Psychology or sociology Only waiting for a single traditional path to open up. User research, people analytics support, counseling-adjacent work, learning design, or behavioral insight roles.
Political science, history, or public issues Only vague interest in “government exams someday.” Policy research, governance content, public affairs support, legislative research, or issue-focused think-tank work.
Media, literature, or communication Only chasing unstructured creative gigs. Brand strategy, PR, editorial systems, founder communication, or content operations for businesses.
People, culture, and society Only keeping the interest as theory. Research-backed communication, social-impact program roles, community strategy, or qualitative insight work.

A practical 45-day plan if you are from humanities

  1. Pick one lane, not the entire stream. The stream is too broad to market. Choose one commercial direction first.
  2. Add one leverage skill. This might be SEO, user research methods, analytics basics, policy memo writing, presentation design, or AI-assisted research workflows.
  3. Build two proof pieces. A case study, audit, writing sample, policy note, research brief, brand teardown, or content system is better than another passive course.
  4. Package the work in role language. “I write well” is weak. “I turn complex product or policy information into clear, usable communication” is stronger.
  5. Test with real people. Show the work to hiring managers, communities, mentors, or potential clients and see what gets serious interest.

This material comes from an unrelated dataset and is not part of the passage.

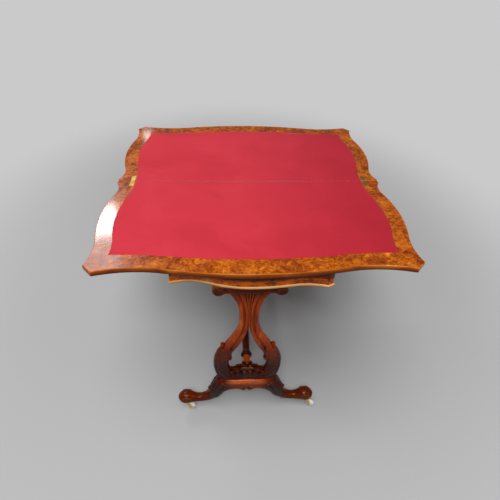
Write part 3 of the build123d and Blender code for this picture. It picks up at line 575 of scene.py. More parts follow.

Why this is getting stronger now, not weaker

Current workforce and skills research keeps pointing to the same pattern: communication, critical thinking, creativity, resilience, user understanding, and human judgment are rising in value alongside technology. That does not mean any humanities degree automatically pays well. It means the market still rewards human-centered strengths when they are connected to real work systems, clearer business value, and stronger proof.